New wafer bakery inaugurated

The bakery has moved. The new facility is only 150 metres down the street from the old one. Technologically, it was a leap into the future. The new facility in Bielefeld, Germany, has just been officially inaugurated. It is one of several bakeries owned by the Church and produces communion wafers for congregations in around sixty countries.

“Wafer bakery parcels to be collected at Kammerratsheide No. 8 from now on”. This is what the sign says in the window of the old bakery, directing collection and delivery drivers to the new white building next door.

Making wafer production future-proof

The production facility which had been in use since 1990 was getting on in years. “It was simply worn out and technically obsolete,” Michael Block says to explain the reason for the new building. He is the production manager of the wafer bakery. The Church was faced with the question: should we reconstruct and modernise or build a new bakery? Although the previous property had been leased, it was decided to build a new bakery on the property of one of our decommissioned churches in the immediate vicinity.

Construction began at the end of March 2023. In addition to a modern production hall and logistics area, office, storage, and social spaces were also needed. The baking machines and storage silos were already installed in November 2023.

The move to the new facility took place in January 2024 and test production began. It was high time. “Our pre-produced supply of wafers was running low,” Michael Block says.

The new facility is also sustainable: heat is supplied to the building via heat pumps and electricity is produced via a photovoltaic system on the roof. The three employees are looking forward to working in the new wafer bakery, “With new equipment and a new building the wafer bakery is optimally positioned to supply congregations in many countries with wafers for decades to come,” Michael Block says.

How flour becomes a liturgical element

Water, flour, and a little lecithin. These are the only ingredients. The batter is mixed for 45 minutes and then applied to the baking trays in thin strips. Fully automatic and software-controlled, the engraved top plate lowers itself onto the batter and ensures that the familiar letters A and Ω (alpha and omega) are visible on the wafers. The sheets then move into an electrically heated oven.

To prevent the brittle wafer sheets from breaking after baking, they are exposed to steam before they are punched out. In between, the wafers receive their characteristic three drops of red wine in the sprinkler. “We use real wine for the wafers,” Michael Block explains. “It is an everyday wine from the discounter, nothing fancy.” What is important is that it is a dark red colour so that the three drops of wine are clearly visible on the wafers.

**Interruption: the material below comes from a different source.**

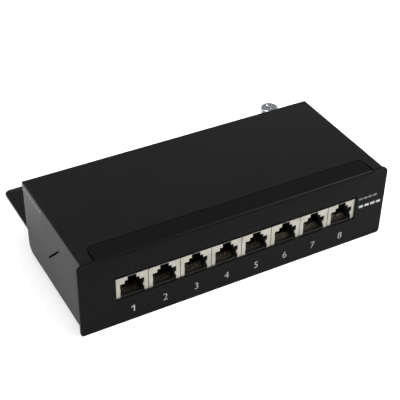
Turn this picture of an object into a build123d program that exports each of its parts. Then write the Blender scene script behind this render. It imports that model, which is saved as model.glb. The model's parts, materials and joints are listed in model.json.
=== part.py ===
from build123d import *
import os
from math import atan2, cos, degrees, hypot, radians, sin

# A desktop patch panel: a front panel with a row of shielded modular jacks, welded to a tray
# that carries the wiring side, and a cover that slides on from behind.
# Millimetres. X to the right, Y to the rear, Z up. The origin is the centre of the
# underside of the bounding box. "Depth" always means the distance behind the front face.

# ---- overall sizes
panel_width = 164.0
panel_height = 40.5
overall_depth = 118.2
chassis_sheet = 1.2
cover_sheet = 0.8
front_y = -overall_depth / 2
overcut = 1.0

# ---- front panel and tray
panel_top_radius = 3.2
panel_bottom_radius = 1.8
bend_outer_radius = 1.7
bend_inner_radius = 0.5
tab_half_width = 73.0
tab_depth = 11.0
tab_corner_radius = 2.6
tray_half_width = 75.0
tray_corner_radius = 3.2
floor_half_width = 78.7
front_flange_height = 9.0
side_flange_height = 12.0
side_flange_start = 3.0
side_flange_end = 60.0
side_flange_corner = 8.0
ear_inner_x = 63.0
ear_outer_x = 74.0
ear_top = 37.4
small_corner_radius = 2.0

# ---- cover
cover_half_width = 79.9
cover_front = 1.3
cover_rear = 70.2
cover_wall_bottom = 0.75
cover_bend_outer = 1.0
cover_bend_inner = 0.2
cover_seam = 0.15
cover_wall_low_rear = 68.2
cover_wall_step_height = 13.5
cover_wall_corner = 4.8
notch_gap_rear = 0.38
notch_gap_front = 1.15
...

The wafers make their way to the packing station where they are deposited in standard-sized boxes by an automatic weighing system. There are around 1,650 wafers in a box. When there are twenty boxes, the shipment is ready for dispatch. They weigh around eight kilograms and are shipped to sixty countries around the world.

Wafers for the whole world

“We need wafers for the celebration of Holy Communion. They are a very important material element of the liturgy,” District Apostle Rainer Storck says. He manages the New Apostolic Church Western Germany, to which the wafer bakery belongs. Before outsourcing production to external companies that cannot fulfil the specifications, we prefer to do it ourselves, he says. This is why there has been a wafer bakery in Bielefeld since 1919.

The biggest customer is the Democratic Republic of the Congo, the country with the largest New Apostolic population. But not all countries in which the New Apostolic Church is represented can be supplied from Bielefeld. Today there are wafer bakeries in Bengaluru in India, Lusaka in Zambia, Cape Town in South Africa, and two facilities in Uruguay.

Fixing problems

All this and more was revealed to the Church management and the tradespeople involved at the opening ceremony on 4 March, and shortly afterwards to the Apostles and guests at the Chief Apostle service in Minden, Germany. They were given a tour of the new facility and Michael Block also explained some of the challenges that have arisen. For example, the wafer sheets had to be made thicker because the wafers were too brittle when they were punched out, or the amount of batter had to be adjusted. “We have to make sure that the wafers arrive in the congregations in one piece, even after many thousands of kilometres,” Michael Block says.

It was a new experience for District Apostle Rainer Storck. “I have already dedicated many churches during my time as District Apostle, but never a wafer bakery,” he joked in his speech.